In the story, Bingo Little tries to impress his latest love interest, Mary Burgess, by producing a series of performances at a school Christmas show.

==Plot==

Back in London, Bertie receives a telegram from Bingo Little, who is still at Twing Hall. Bingo is in love with Mary Burgess, niece of the local parson, Heppenstall. Jeeves approves of Mary, and he and Bertie return to Twing to encourage the match. Bingo has a rival, Wingham, who is courting Mary. Jeeves suggests that Bingo befriend Mary's younger brother, Wilfred. Bingo and Mary take Wilfred on walks, and things look promising. Bertie and Jeeves return to London.

Bertie gets another telegram from Bingo, asking for help. Jeeves goes to Twing for the night. He reports that Steggles, the bookmaker behind the Sermon Handicap and the betting at the school treat, is taking wagers against Bingo ending up with Mary. Steggles induced Bingo into betting that Wilfred would win an eating contest, and Wilfred became ill, causing Bingo to lose favor with Mary. Jeeves advised Bingo to do good deeds around the village to win back Mary.
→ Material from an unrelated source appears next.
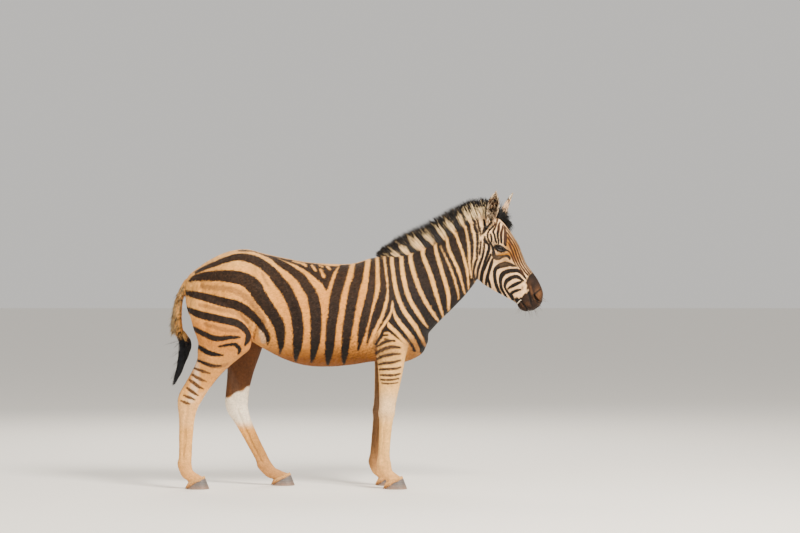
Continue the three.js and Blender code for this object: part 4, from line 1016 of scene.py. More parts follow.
# [share of the height, half breadth, depth, half angle of the opening in degrees]
EAR_ROWS = [
    [-0.14, 19, 20, 0], [0, 22, 23, 2], [0.1, 25, 26, 16], [0.2, 30, 27, 36], [0.33, 35.5, 26, 56],
    [0.47, 37.5, 23, 66], [0.6, 36.5, 19, 72], [0.74, 30.5, 14.5, 78], [0.86, 20.5, 10.5, 80],
    [0.94, 11, 7, 80], [0.985, 4.5, 4, 80], [1.0, 1.5, 2, 80],
]
EARS = {
    "right": {"root": [724, -50, 1434], "facing": -1.35, "forward": 0.2, "out": 0.14, "side": -1},
    "left": {"root": [786, 48, 1440], "facing": -0.1, "forward": 0.4, "out": -0.16, "side": 1},
}
EAR_WALL = 3.2
EAR_COAT = 1.5  # how far the ear's skin lies inside the outer face of its hair
EAR_RINGS, EAR_ROUND = 46, 44


def ear_sheet():
    """Outer and inner face of the rolled leaf, ring by ring from the root, as points of its own space."""
    outer, inner = [], []
    for share, half, depth, opening in evenly(EAR_ROWS, EAR_RINGS):
        turn = np.radians(np.linspace(opening, 360 - opening, EAR_ROUND))
        lip = 1 + 0.05 * smooth(25, 70, opening) * np.cos(turn * 0.5) ** 8
        for face, inset in ((outer, EAR_COAT), (inner, EAR_COAT + EAR_WALL)):
            a, b = max(depth - inset, 0.6), max(half - inset, 0.6)
            face.append(np.stack([a * np.cos(turn) * lip, b * np.sin(turn) * lip,
                                  np.full(EAR_ROUND, share * EAR_HEIGHT)], axis=1))
    return np.array(outer), np.array(inner)


def ear_matrix(ear):
    """Sets the ear on its root: turned to face its way, then tipped forward and out."""
    return np.array(Matrix.Translation(ear["root"]) @ Matrix.Rotation(ear["out"], 4, "X")
                    @ Matrix.Rotation(ear["forward"], 4, "Y") @ Matrix.Rotation(ear["facing"], 4, "Z"))


def moved(matrix, points):
    return points @ matrix[:3, :3].T + matrix[:3, 3]


# Across its back each ear has a dark band: [share of the height, half breadth, degrees from the front].
EAR_BAND = {-1: [0.64, 11, 150], 1: [0.73, 9, 20]}
EAR_DEGREE = 0.52  # mm to the degree, round the ear


def ear_marks(height, turn, inside, opening, side):
    """The ear's own markings, from the share of its height and the angle round it."""
    turn = np.where(side > 0, 360 - turn, turn)
    rim = np.minimum(turn - opening, 360 - opening - turn) * EAR_DEGREE
    outside = ~inside
    # black behind, up to the white tip, with a band across; a thin dark slot behind the front rim
    rear = np.minimum(turn - 186, 296 - turn) * EAR_DEGREE
    level, half, start = EAR_BAND[side]
    band = np.minimum(half - np.abs(height - level) * EAR_HEIGHT, turn - start)
    slot = np.minimum(4 - np.abs(rim - 9), 50 - np.abs(height - 0.5) * EAR_HEIGHT)
    slot = slot * (turn < 180) - 5 * (turn > 180)
    stripe = np.where(outside, np.maximum(np.maximum(rear, band), slot), -8)
    stripe = np.where(outside & (height > 0.84), -8, stripe)
    ground = np.tile((TAN if side > 0 else CREAM) * 0.55 + 0.45 * WHITE, (len(height), 1))
    ground[outside & (height > 0.8)] = WHITE
    deep = inside * smooth(4, 9, rim) * smooth(0.99, 0.9, height) * smooth(-0.1, 0.1, height)
    deep *= 1 - 0.4 * smooth(0.42, 0.2, height) * smooth(150, 90, turn)
    return stripe, ground, deep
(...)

"You think the thing will be a frost?"
"I could not hazard a conjecture, sir. But my experience has been that what pleases the London public is not always so acceptable to the rural mind. The metropolitan touch sometimes proves a trifle too exotic for the provinces."
— — Jeeves expresses his doubts about Bingo's plan to Bertie

Later, Bertie returns home to find Bingo sleeping in his bed. Bertie wakes him, and Bingo relates that Mary is impressed by his good deeds and Wingham has fallen ill. To impress Mary, Bingo has taken responsibility for the Village School Christmas Entertainment. He will add songs from London shows to liven up the event. Bingo later sends Bertie a large poster for Bingo's show. Jeeves disapproves, and maintains that songs from London shows will not succeed with a rural audience.

Bertie goes to Twing to see the show. A boy performs "Always Listen to Mother, Girls!", a song from a London show that Bertie feels is not suited for children. The crowd is stunned. The next song is from another show where girls toss wool oranges to the audience, but the kids on stage throw real oranges at the crowd, and chaos ensues. Bertie looks for Bingo to warn him about the angered crowd. Defeated, Bingo tells Bertie that Steggles substituted real oranges for the balls of wool, and Mary is upset with him.

Mary and Wingham's engagement is announced. Bertie is sorry that Jeeves's efforts were wasted. Jeeves is not bothered, because he had placed a bet against Bingo.

==Publication history==

1922 Strand illustration by A. Wallis Mills

The story was illustrated by A. Wallis Mills in the Strand, and by T. D. Skidmore in Cosmopolitan.

"The Metropolitan Touch" was featured in the American edition of the 1939 collection The Week-End Wodehouse, and the 1960 collection The Most of Wodehouse. The story was also included in the 1984 collection of clergy-related Wodehouse stories, The World of Wodehouse Clergy.

==Adaptations==
===Radio===
This story, along with the rest of The Inimitable Jeeves, was adapted into a radio drama in 1973 as part of the series What Ho! Jeeves starring Michael Hordern as Jeeves and Richard Briers as Bertie Wooster.